Verified: tsc clean, image builds, GPU whisper OK via ldconfig, compose valid.
Code review of the bridge/bot/docker work found:
- TTS bug: bridge called PiperVoice.synthesize(text, wav) but that method
returns AudioChunks and takes a SynthesisConfig as its 2nd arg, not a wav
file -> TTS would fail. Switched to synthesize_wav(text, wav_file).
Verified: produces a valid 22050Hz mono WAV.
- run-bot.sh now waits if ANY of DISCORD_BOT_TOKEN/APP_ID/GUILD_ID is missing
(config.ts throws on a missing one), preventing a supervisor crash-loop.
Verified clean: discord.js Events.ClientReady == 'clientReady' (existing
handler correct); image rebuilds.
GPU acceleration is now on by default and verified end-to-end on the
Blackwell RTX 5050 (sm_120):
- Ollama offloads 100% to GPU (log: library=CUDA compute=12.0,
BLACKWELL_NATIVE_FP4=1). compose passes GPU via CDI
(devices: nvidia.com/gpu=all) to both ollama and javis.

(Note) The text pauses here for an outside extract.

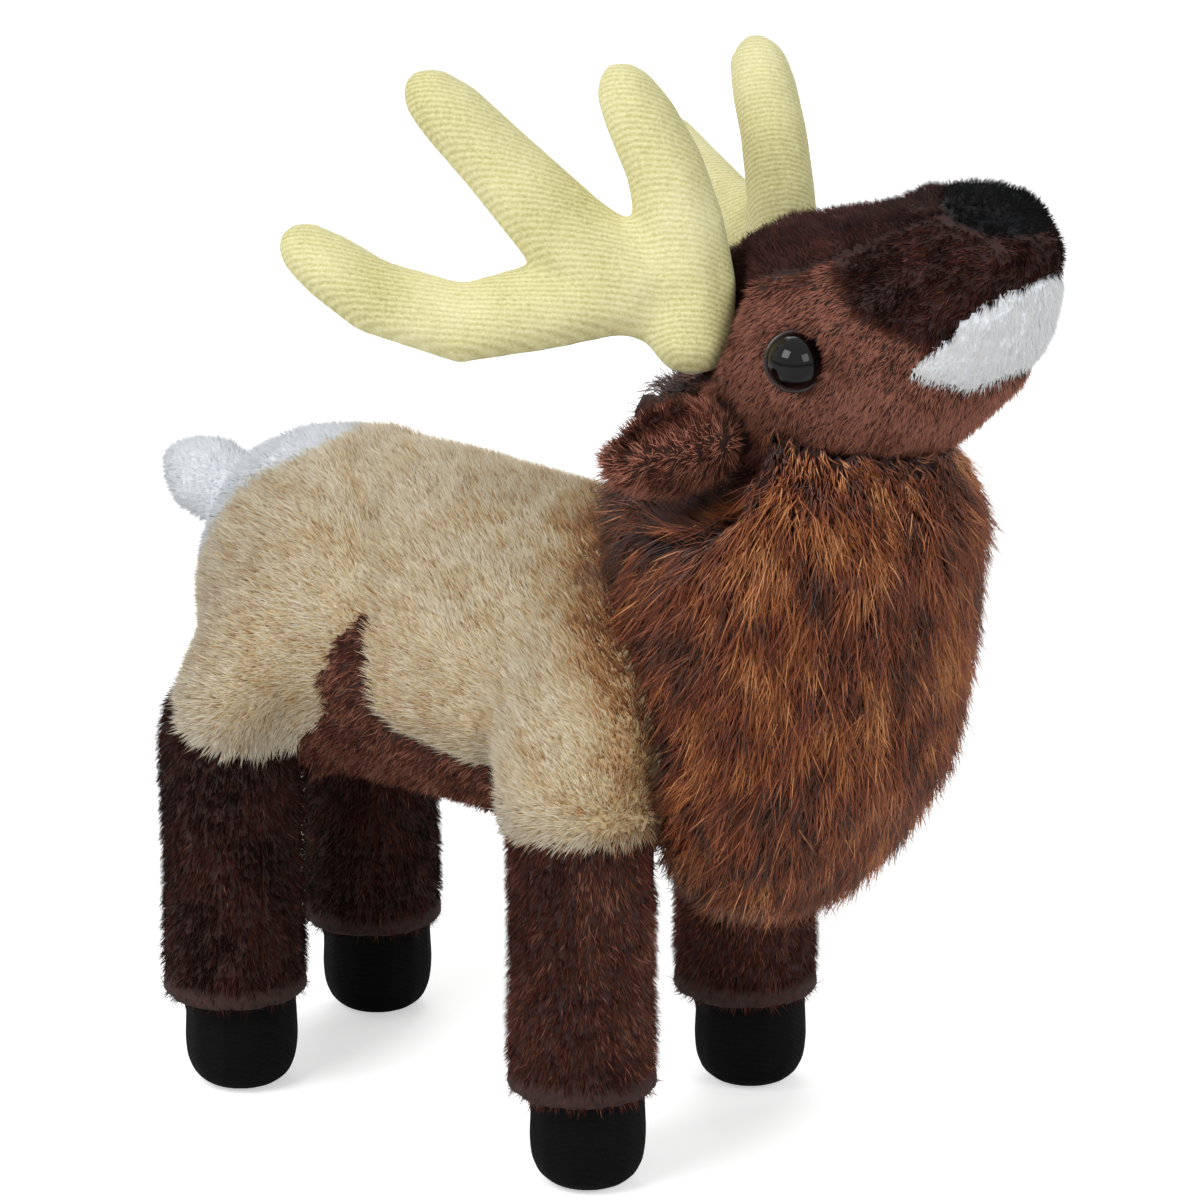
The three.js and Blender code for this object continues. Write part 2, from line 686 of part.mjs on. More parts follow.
// Trunk pieces
function rumpCutter(grow) {
  const oval = new THREE.SphereGeometry(1, 16, 10);
  oval.scale(patchHalfWidth + grow, patchHalfHeight + grow, patchHalfDepth + grow);
  return solidOf(oval.rotateX(-radians(patchPitch)).translate(0, rumpY - patchInset, loinHeight - patchDrop));
}

// Brown cloth runs under the belly and up each flank in a narrow wedge.
function bellyCutter(grow) {
  const hindHem = hindHip.z + grow;
  const frontHem = frontHip.z + grow;
  const hemRise = 0.56 * legRadius;
  const edge = flankY - 0.1 * wedgeWidth;
  const foot = wedgeTip - wedgeHeight;
  const under = 0.36 * bellyHeight;
  const outline = [
    [rumpY + legRadius, under],
    [rumpY + legRadius, hindHem + hemRise],
    [rumpY - hemRise, hindHem + hemRise],
    [hindHip.y - legRadius * 0.6, hindHem],
    [hindHip.y - legRadius * 1.12, hindHem],
    [edge + wedgeWidth + grow, foot],
    [edge + 0.88 * wedgeWidth + grow, foot + 0.37 * wedgeHeight],
    [edge + 0.55 * wedgeWidth + grow, foot + 0.69 * wedgeHeight],
    [flankY, wedgeTip + grow],
    [edge - grow, foot + 0.65 * wedgeHeight],
    [edge - grow, foot + 0.16 * wedgeHeight],
    [edge - 0.4 * wedgeWidth, foot + grow],
    [frontHip.y + legRadius * 1.65, frontHem + 0.35 * legRadius],
    [frontHip.y + legRadius * 1.1, frontHem + 0.35 * legRadius],
    [frontHip.y + legRadius * 0.77, frontHem],
    [frontHip.y - legRadius * 1.26, frontHem + 0.07 * legRadius],
    [chestY - legRadius, frontHem + 0.07 * legRadius],
    [chestY - legRadius, under],
  ];
  return solidOf(sideSlab(outline, far / 4));
}

function addTrunk() {
  const shell = cutBy(bodySolid(0), bodySolid(-clothWall), ...legRooms, tailRoom, ruffInside);
  const cover = cutBy(shell, bellyCutter(seamGap), rumpCutter(seamGap));
  for (const [name, side] of [["left", 1], ["right", -1]])
    addPiece(toy, `body_cover_${name}`, cover.intersect(sideHalf(side, seamGap)), materials.tanPlush);
  const belly = cutBy(shell.intersect(bellyCutter(0)), rumpCutter(seamGap));
  addPiece(toy, "belly_panel", belly, materials.brownPlush);
  const rump = cutBy(shell.intersect(rumpCutter(0)), bellyCutter(seamGap));
  addPiece(toy, "rump_patch", rump, materials.whitePlush);
  const core = cutBy(solidOf(barrelForm(-clothWall - seamGap)), ...legRooms, tailRoom, ruffInside);
  addPiece(toy, "body_filling", core, materials.filling);
}

function addTail() {
  const group = groupAt(toy, tailRoot);
  addPiece(group, "tail", solidOf(tailForm(0)), materials.whitePlush);
}

function addRuff() {
  const rooms = [...legRooms, ...roomsInRuff];
  const collar = cutBy(solidOf(ruffForm(0)), ruffInside, bodySolid(seamGap), ...rooms);
  addPiece(toy, "neck_ruff", collar, materials.manePlush);
  const core = cutBy(solidOf(ruffForm(-maneWall - seamGap)), ...rooms);
  addPiece(toy, "neck_filling", core, materials.filling);
}

function addLeg({ name, hip, side }) {
  const group = groupAt(toy, onSide(hip, side));
  const tube = solidOf(legForm(hip, side, 0)).intersect(above(hemHeight));
  const inside = solidOf(legForm(hip, side, -clothWall));
  addPiece(group, `leg_cover_${name}`, tube.subtract(inside), materials.brownPlush);
  addPiece(group, `hoof_${name}`, solidOf(hoofForm(hip, side)).intersect(above(0)), materials.hoofVelboa);
  const core = solidOf(legForm(hip, side, -clothWall - seamGap));
  const overHoof = above(hemHeight + hoofCollarDepth + seamGap);
  addPiece(group, `leg_filling_${name}`, core.intersect(overHoof), materials.filling);
}

function addHead() {
  const group = groupAt(toy, headCentre);
  const eyes = [1, -1].map((side) => solidOf(eyeForm(side, seamGap)));
  const rooms = [...earRooms, ...antlerRooms];
  const shell = cutBy(headSolid(0), headSolid(-clothWall), ...rooms, ...eyes);
  const patches = [noseCutter, mouthCutter, gussetCutter, chinCutter];
  const names = ["nose_patch", "mouth_patch", "forehead_gusset", "chin_panel"];
  const colours = [materials.blackPlush, materials.whitePlush, materials.gussetPlush, materials.brownPlush];
  patches.forEach((patch, i) => {
    const piece = cutBy(shell.intersect(patch(0)), ...patches.slice(0, i).map((other) => other(seamGap)));
    if (names[i] === "mouth_patch")
      for (const [name, side] of [["left", 1], ["right", -1]])
        addPiece(group, `mouth_patch_${name}`, piece.intersect(sideHalf(side, seamGap)), colours[i]);
    else addPiece(group, names[i], piece, colours[i]);
  });
  const cover = cutBy(shell, ...patches.map((patch) => patch(seamGap)));
  const core = cutBy(headSolid(-clothWall - seamGap), ...rooms, eyePocket(1), eyePocket(-1));
  addPiece(group, "head_filling", core, materials.filling);
  for (const [name, side] of [["left", 1], ["right", -1]]) {
    addPiece(group, `head_cover_${name}`, cover.intersect(sideHalf(side, seamGap)), materials.brownPlush);
    addPiece(group, `eye_${name}`, solidOf(eyeForm(side, 0)), materials.eyePlastic);
    addPiece(group, `eye_washer_${name}`, solidOf(washerForm(side)), materials.washerPlastic);
  }
  return group;
}

function addEars(head) {
  for (const [name, side] of [["left", 1], ["right", -1]]) {
    const group = groupAt(head, onSide(earRoot, side));
    addPiece(group, `ear_${name}`, solidOf(earForm(side, 0)), materials.brownPlush);
  }
}

function addAntlers(head) {
  for (const [name, pose] of [["left", leftAntler], ["right", rightAntler]]) {
    const group = groupAt(head, onSide(antlerBase, pose.side));
    const cover = antlerSolid(pose, 0).subtract(antlerSolid(pose, -antlerWall, true));
    addPiece(group, `antler_${name}`, cover, materials.antlerVelboa);
    addPiece(group, `antler_filling_${name}`, antlerSolid(pose, -antlerWall - seamGap), materials.filling);
  }
}

addTrunk();
addTail();
addRuff();
hips.forEach(addLeg);
const head = addHead();
addEars(head);
addAntlers(head);
toy.position.y = -middleY;

export default toy;
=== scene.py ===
"""Looks of a stuffed toy stag: sewn plush covers with their pile, soft antlers, hooves and safety eyes.

Lengths are in metres. The toy stands on Z = 0, faces -Y, and its own left is +X.
"""

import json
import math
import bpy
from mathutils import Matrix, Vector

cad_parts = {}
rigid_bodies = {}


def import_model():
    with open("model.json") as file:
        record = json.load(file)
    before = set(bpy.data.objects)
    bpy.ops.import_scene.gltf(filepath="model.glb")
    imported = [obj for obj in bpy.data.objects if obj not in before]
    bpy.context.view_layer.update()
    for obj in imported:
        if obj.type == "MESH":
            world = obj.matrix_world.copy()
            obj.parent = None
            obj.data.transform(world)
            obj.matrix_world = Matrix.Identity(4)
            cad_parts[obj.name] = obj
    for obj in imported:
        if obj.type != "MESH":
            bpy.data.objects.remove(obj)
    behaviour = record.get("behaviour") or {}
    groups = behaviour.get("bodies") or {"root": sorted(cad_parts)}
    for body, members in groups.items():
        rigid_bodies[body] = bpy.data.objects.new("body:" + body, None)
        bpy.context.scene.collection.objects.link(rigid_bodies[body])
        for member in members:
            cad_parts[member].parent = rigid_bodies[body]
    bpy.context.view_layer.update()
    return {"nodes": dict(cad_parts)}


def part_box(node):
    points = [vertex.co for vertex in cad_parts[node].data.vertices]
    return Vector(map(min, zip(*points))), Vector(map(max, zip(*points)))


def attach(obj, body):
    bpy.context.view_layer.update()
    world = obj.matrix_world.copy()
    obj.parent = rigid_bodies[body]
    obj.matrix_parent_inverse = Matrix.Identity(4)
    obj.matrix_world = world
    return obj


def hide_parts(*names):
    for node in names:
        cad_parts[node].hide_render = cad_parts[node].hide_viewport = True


bl_info = {
    "name": "Plush Stag",
    "version": (1, 0, 0),
    "blender": (4, 5, 0),
    "location": "View3D > Sidebar > Plush Stag",
    "description": "Dresses a stuffed toy stag in plush, velboa and plastic eyes",
    "category": "Object",
}

import bpy
import numpy as np
from bpy.props import FloatProperty, FloatVectorProperty, PointerProperty
from mathutils import Vector
from mathutils.bvhtree import BVHTree
from mathutils.kdtree import KDTree

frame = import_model()

MM = 0.001
MM2_PER_M2 = 1e6
UV_NAME = "OFBake"

SIDES = ["left", "right"]
LEGS = ["front_left", "front_right", "hind_left", "hind_right"]
TRUNK = ["body_cover_left", "body_cover_right", "belly_panel", "rump_patch", "body_filling"]
HEAD_COVERS = ["head_cover_left", "head_cover_right", "forehead_gusset", "chin_panel", "nose_patch",
               "mouth_patch_left", "mouth_patch_right"]
HEAD = [*HEAD_COVERS, "head_filling"]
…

- Whisper STT on GPU: faster-whisper>=1.1.0 + nvidia-cublas/cudnn cu12,
LD_LIBRARY_PATH baked into the image. Verified float16 transcribe on
sm_120; bridge auto-falls back to CPU when no GPU is present.
- Model: default chat model -> qwen3:8b (best 8GB-VRAM tool-calling,
~5GB Q4). Embed stays nomic-embed-text.
- README documents the host one-time setup (nvidia-container-toolkit +
`nvidia-ctk cdi generate`) and GPU on/off.
Verified: image builds; GPU visible in both containers via compose;
ollama ps = 100% GPU; faster-whisper cuda OK + CPU fallback OK;
bridge /health 200.
`docker compose up -d --build` now brings up the whole thing automatically —
no host setup needed:
- All-in-one javis image: TigerVNC+XFCE desktop, Chrome, Python brain bridge,
Node/bun bot, managed by supervisord (verified: all 6 programs RUNNING).
- ollama service + one-shot ollama-init that auto-pulls chat+embed models
(verified end-to-end; `ollama list` shows pulled models).
- Discord token deferred: without DISCORD_BOT_TOKEN the desktop, bridge,
Ollama and models all run; only the bot waits (no crash loop).
- Slim container deps (bridge/requirements-bridge.txt) drop the unused
PyQt6/torch/chatterbox/sounddevice stack. Piper voice + Whisper models
auto-download into named volumes.
- Configurable host ports (VNC_PORT/NOVNC_PORT/BRIDGE_PORT) to avoid clashing
with a host VNC already on 5901. Bridge binds 0.0.0.0 in-container.
Verified: image builds; brain imports; bridge /health 200; noVNC 200;
X display :1 @1920x1080; auto-pull completes; supervisorctl status all RUNNING.